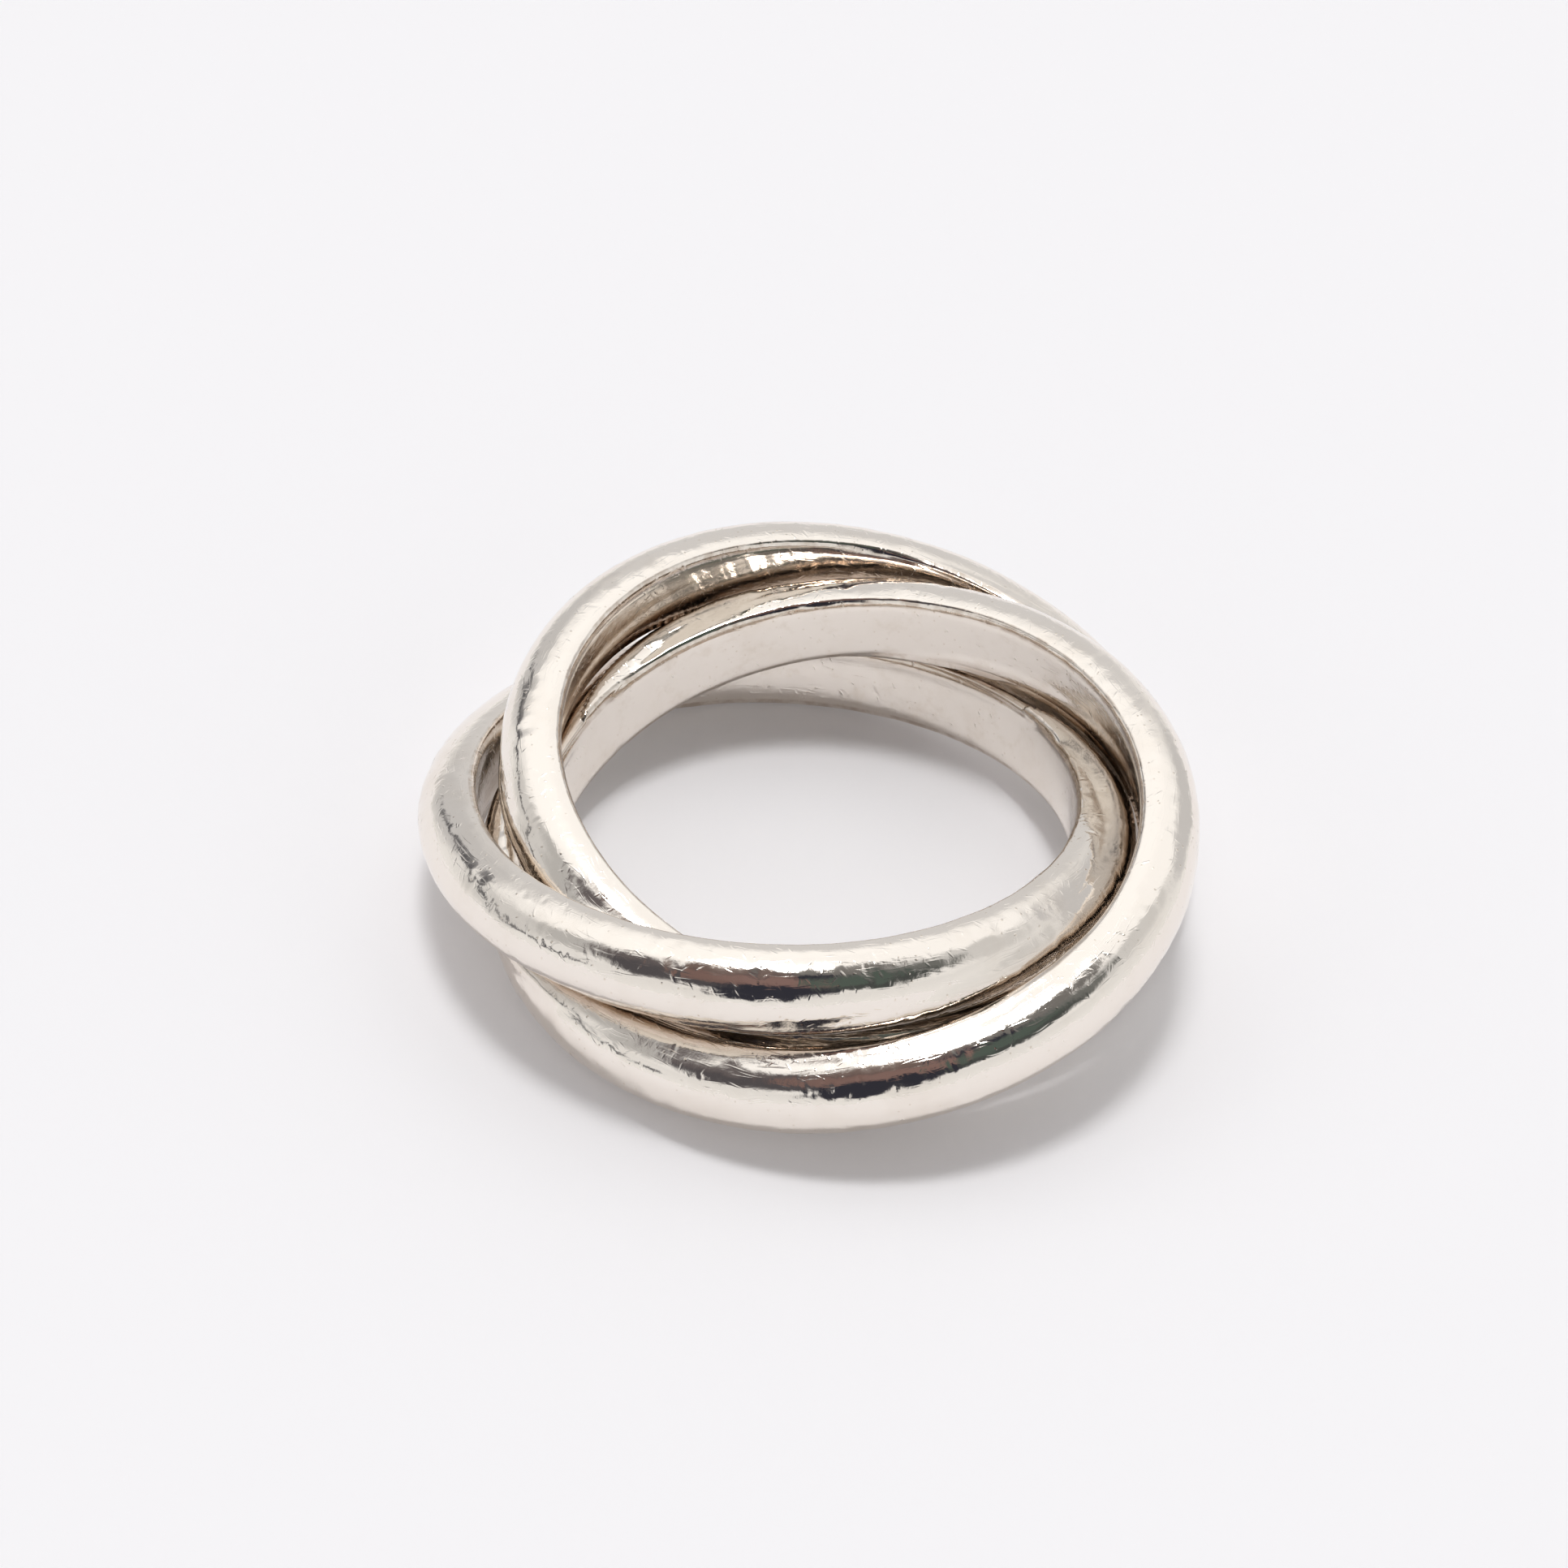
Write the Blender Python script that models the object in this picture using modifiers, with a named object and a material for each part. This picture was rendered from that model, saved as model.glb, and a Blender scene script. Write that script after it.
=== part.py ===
"""Linked ring set: three identical D-section bands, each one passing through both of the others.

The bands lie in a loose bundle on a flat surface, as they settle when the set is put down. Seen from
above, each band has slid outwards in its own direction, about a third of a turn from its neighbours, and
leans so that one side is high and the opposite side touches the surface. Every band therefore goes over
one neighbour and under the other, which is what keeps the three linked.

Metres, +Z up. The origin is at the centre of the bundle's footprint, on the surface it rests on.
"""

import math

import bmesh
import bpy
from mathutils import Vector

MM = 0.001

# One band: a ring with a flat inner wall, a domed outer face and small rounded inner corners.
BAND_INNER_RADIUS = 9.8 * MM
BAND_WIDTH = 2.72 * MM
BAND_THICKNESS = 1.88 * MM
INNER_CORNER_RADIUS = 0.2 * MM
DOME_FULLNESS = 2.2  # exponent of the dome's superellipse: 2 is a plain ellipse, more is squarer

# How finely the turned shape is cut.
STEPS_AROUND = 84
DOME_SEGMENTS = 10
CORNER_SEGMENTS = 2

# Where the bundle's own axis stands on the footprint.
BUNDLE_AXIS_X = 0.37 * MM
BUNDLE_AXIS_Y = 0.04 * MM

# Each band's place in the bundle: how far its centre has slid from the bundle's axis, which way it has
# slid, how much it leans, and which side of it is the high one. Directions are turned from +X about +Z.
BAND_PLACES = {
    "left_band": {"slide": 1.54 * MM, "slide_to": 178, "lean": 10.2, "high_side": -83},
    "rear_band": {"slide": 1.55 * MM, "slide_to": 54, "lean": 12.1, "high_side": 137.5},
    "front_band": {"slide": 1.45 * MM, "slide_to": -64, "lean": 11.5, "high_side": 32},
}

# A point on the line each loose band swings about. The line lies beside the band's low side, where it
# rolls against the left band and the surface as its high side is lifted.
SWING_POINTS = {
    "rear_band": (8.90 * MM, -5.69 * MM, 1.03 * MM),
    "front_band": (-7.33 * MM, -6.47 * MM, 1.81 * MM),
}

SILVER_COLOUR = (0.90, 0.86, 0.79, 1.0)
SILVER_ROUGHNESS = 0.12


def clear_scene():
    """Remove every object, so the script gives the same result in any file."""
    for obj in list(bpy.data.objects):
        bpy.data.objects.remove(obj, do_unlink=True)


def band_section():
    """The band's closed outline as (radius, height) points, running down its outer side."""
    half_width = BAND_WIDTH / 2
    dome_depth = BAND_THICKNESS - INNER_CORNER_RADIUS
    dome_foot = BAND_INNER_RADIUS + INNER_CORNER_RADIUS
    power = 2 / DOME_FULLNESS
    dome = []
    for i in range(DOME_SEGMENTS + 1):
        turn = math.pi / 2 - math.pi * i / DOME_SEGMENTS
        out = abs(math.cos(turn)) ** power if 0 < i < DOME_SEGMENTS else 0
        up = math.copysign(abs(math.sin(turn)) ** power, math.sin(turn))
        dome.append((dome_foot + dome_depth * out, half_width * up))
    corner = []
    for i in range(1, CORNER_SEGMENTS + 1):
        turn = math.pi / 2 * i / CORNER_SEGMENTS
        radius = dome_foot - INNER_CORNER_RADIUS * math.sin(turn)
        height = half_width - INNER_CORNER_RADIUS * (1 - math.cos(turn))
        corner.append((radius, height))
    lower_corner = [(radius, -height) for radius, height in corner]
    upper_corner = corner[::-1]
    return dome + lower_corner + upper_corner


def band_mesh(name):
    """The section as a loop of edges, ready for a Screw modifier about Z."""
    section = band_section()
    bm = bmesh.new()
    verts = [bm.verts.new((radius, 0, height)) for radius, height in section]
    for i, vert in enumerate(verts):
        bm.edges.new((vert, verts[(i + 1) % len(verts)]))
    mesh = bpy.data.meshes.new(name)
    bm.to_mesh(mesh)
    bm.free()
    return mesh


def silver(name):
    """Polished sterling silver."""
    material = bpy.data.materials.new(name)
    material.use_nodes = True
    shader = material.node_tree.nodes["Principled BSDF"]
    shader.inputs["Base Color"].default_value = SILVER_COLOUR
    shader.inputs["Roughness"].default_value = SILVER_ROUGHNESS
    shader.inputs["Metallic"].default_value = 1.0
    return material


def resting_height(lean):
    """Height of a leaning band's centre when its lowest point just touches z = 0."""
    depths = [r * math.sin(lean) + z * math.cos(lean) for r, z in band_section()]
    return max(depths)


def add_band(name, place, collection):
    """Turn one band and set it in its place, hung from a pivot on its swing line if it has one."""
    band = bpy.data.objects.new(name, band_mesh(name))
    collection.objects.link(band)
    band.data.materials.append(silver(f"{name}_silver"))

    turn = band.modifiers.new("turn", "SCREW")
    turn.axis = "Z"
    turn.angle = math.radians(360)
    turn.steps = STEPS_AROUND
    turn.render_steps = STEPS_AROUND
    turn.use_merge_vertices = True
    turn.merge_threshold = 0.00001
    turn.use_smooth_shade = True

    direction = math.radians(place["slide_to"])
    lean = math.radians(place["lean"])
    centre = Vector((
        BUNDLE_AXIS_X + place["slide"] * math.cos(direction),
        BUNDLE_AXIS_Y + place["slide"] * math.sin(direction),
        resting_height(lean),
    ))
    band.location = centre
    band.rotation_euler = (0, -lean, math.radians(place["high_side"]))
    if name in SWING_POINTS:
        pivot = bpy.data.objects.new(f"{name}_pivot", None)
        collection.objects.link(pivot)
        pivot.location = SWING_POINTS[name]
        band.parent = pivot
        band.location = centre - pivot.location


def main():
    clear_scene()
    collection = bpy.data.collections.new("linked_ring_set")
    bpy.context.scene.collection.children.link(collection)
    for name, place in BAND_PLACES.items():
        add_band(name, place, collection)


main()
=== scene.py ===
"""Looks of the linked ring set: three worn silver bands lying linked on a pale surface.

Each CAD band is read back from the frame (centre, axis, radii, width) and replaced by a fine mesh of the
same band, with the waviness, dents and nicks of long wear in the mesh, and with hairline scratches, haze
and tarnish in its material. Lengths in millimetres carry a _MM name and are scaled by MM.
"""

import math

import bpy
import numpy as np
from mathutils import Matrix, Vector


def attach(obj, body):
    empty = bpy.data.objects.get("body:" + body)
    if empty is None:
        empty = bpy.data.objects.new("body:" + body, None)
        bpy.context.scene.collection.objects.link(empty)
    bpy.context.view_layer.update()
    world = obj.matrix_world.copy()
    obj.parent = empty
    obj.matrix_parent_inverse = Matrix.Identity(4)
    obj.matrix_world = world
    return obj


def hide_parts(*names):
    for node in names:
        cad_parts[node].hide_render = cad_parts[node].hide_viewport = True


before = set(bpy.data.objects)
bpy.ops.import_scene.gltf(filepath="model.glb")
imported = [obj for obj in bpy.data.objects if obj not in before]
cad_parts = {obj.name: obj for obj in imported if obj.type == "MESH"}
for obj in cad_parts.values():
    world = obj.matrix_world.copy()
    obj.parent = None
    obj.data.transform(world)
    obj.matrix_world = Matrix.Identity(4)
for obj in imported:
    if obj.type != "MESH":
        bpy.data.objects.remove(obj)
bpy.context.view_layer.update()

MM = 0.001

# --- The band's section: the CAD's, with its edges and dome rubbed by wear ---------------------------
CORNER_DEPTH_MM = 0.25  # inner corners, between the flat inner wall and the dome: their share of the depth
CORNER_WIDTH_MM = 0.50  # and of the width, both more than on the new band: the edges are rubbed round
# Exponent of each dome's superellipse: 2.2 when new, and rubbed a little rounder or flatter since.
DOME_FULLNESS = {"left_band": 1.96, "rear_band": 2.2, "front_band": 2.36}
SECTION_POINTS = 92
STEPS_AROUND = 1040
OUTLINE_DOME_POINTS = 901  # of the dense outline that the section's points are picked from
OUTLINE_CORNER_POINTS = 60
OUTLINE_FLAT_POINTS = 200
OUTLINE_THINNING = 9  # every so many of them are enough to measure a distance to another band
BEND_WEIGHT = 0.22  # section points crowd where the outline turns: mm of extra length per radian
BEND_CAP = 0.2  # and the most radians that count at one point
FLAT_REACH = 0.3  # a point belongs to the flat inner wall within this share of the corner's depth
EDGE_SPAN = (0.10, 0.9)  # and to the rubbed edge between these shares

# --- Wear in the mesh --------------------------------------------------------------------------------
# Each wave layer: cell size, height and how much of it the flat inner wall gets.
WAVES_MM = [(3.4, 0.018, 0.3), (1.4, 0.015, 0.2), (0.72, 0.008, 0.12), (0.38, 0.0036, 0.12)]
CALM_CELL_MM = 4.5  # size of the calmer and rougher stretches
CALM_RANGE = (0.25, 1.7)  # how much the waves shrink or grow in them
CALM_MIDDLE = 0.85
CALM_SWING = 0.9
MARK_SPREAD = 0.32  # dents and nicks gather about the dome's top: their spread over half its width
DENTS_PER_BAND = 150
DENT_SIZE_MM = (0.12, 0.40)
DENT_STRETCH = (1.0, 1.8)
DENT_DEPTH = (0.03, 0.075)  # as a share of its size
NICKS_PER_BAND = 420
NICK_LENGTH_MM = (0.10, 0.40)
NICK_WIDTH_MM = (0.05, 0.08)
NICK_DEPTH_MM = (0.006, 0.018)
NICK_TURN = (1.2, 0.8)  # mean and spread of the way they point, in radians from along the band
# The CAD bands keep a working gap. The looks close most of it where the real bands lie on each other:
# a dome's sides and underside reach out, its top and the flat inner walls hardly do.
SETTLE_SHARE = 0.68  # of the gap, taken up by the two bands together
SETTLE_MOST_MM = 0.22
SETTLE_NEAR_MM = 0.55  # full where the gap is this small
SETTLE_FAR_MM = 1.15  # and none where it is this wide
SETTLE_FLAT = 0.22  # how willing a flat wall is to reach out, next to a dome's side
SETTLE_TOP = 0.22  # and a dome's top
TOP_FROM = 0.3  # height of the surface's normal where the top begins
TOP_FULL = 0.75  # and where it is wholly top
GRIME_AND_SHADE_NEAR_MM = 0.30  # dirt and painted shade are thickest where another band is this close at rest
GRIME_AND_SHADE_FAR_MM = 0.95  # and gone where none is this close

# --- Silver ------------------------------------------------------------------------------------------
SILVER = (0.915, 0.853, 0.782)
SILVER_TARNISHED = (0.70, 0.60, 0.49)
# Dark brown, partly dirt and partly painted shade, laid where the bands lie close and along the rubbed edges
SILVER_DIRT_AND_SHADE = (0.46, 0.345, 0.255)

# --- The camera: a short telephoto, a little tilted, looking down at the bundle ----------------------
CAMERA_AIM_MM = (-0.92, 1.26, 3.5)
CAMERA_DISTANCE_MM = 123.4
CAMERA_ELEVATION = 40.37
CAMERA_ROLL = 3.69
CAMERA_LENS = 85.65
CAMERA_SENSOR = 36.0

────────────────

__Requirements__: Extract the lines from the line with "collection.objects.link(band)" to the line with "for node in", inclusive, reproducing them exactly and leaving out every other line.

__Right answer__:
    collection.objects.link(band)
    band.data.materials.append(silver(f"{name}_silver"))

    turn = band.modifiers.new("turn", "SCREW")
    turn.axis = "Z"
    turn.angle = math.radians(360)
    turn.steps = STEPS_AROUND
    turn.render_steps = STEPS_AROUND
    turn.use_merge_vertices = True
    turn.merge_threshold = 0.00001
    turn.use_smooth_shade = True

    direction = math.radians(place["slide_to"])
    lean = math.radians(place["lean"])
    centre = Vector((
        BUNDLE_AXIS_X + place["slide"] * math.cos(direction),
        BUNDLE_AXIS_Y + place["slide"] * math.sin(direction),
        resting_height(lean),
    ))
    band.location = centre
    band.rotation_euler = (0, -lean, math.radians(place["high_side"]))
    if name in SWING_POINTS:
        pivot = bpy.data.objects.new(f"{name}_pivot", None)
        collection.objects.link(pivot)
        pivot.location = SWING_POINTS[name]
        band.parent = pivot
        band.location = centre - pivot.location


def main():
    clear_scene()
    collection = bpy.data.collections.new("linked_ring_set")
    bpy.context.scene.collection.children.link(collection)
    for name, place in BAND_PLACES.items():
        add_band(name, place, collection)


main()
=== scene.py ===
"""Looks of the linked ring set: three worn silver bands lying linked on a pale surface.

Each CAD band is read back from the frame (centre, axis, radii, width) and replaced by a fine mesh of the
same band, with the waviness, dents and nicks of long wear in the mesh, and with hairline scratches, haze
and tarnish in its material. Lengths in millimetres carry a _MM name and are scaled by MM.
"""

import math

import bpy
import numpy as np
from mathutils import Matrix, Vector


def attach(obj, body):
    empty = bpy.data.objects.get("body:" + body)
    if empty is None:
        empty = bpy.data.objects.new("body:" + body, None)
        bpy.context.scene.collection.objects.link(empty)
    bpy.context.view_layer.update()
    world = obj.matrix_world.copy()
    obj.parent = empty
    obj.matrix_parent_inverse = Matrix.Identity(4)
    obj.matrix_world = world
    return obj


def hide_parts(*names):
    for node in names:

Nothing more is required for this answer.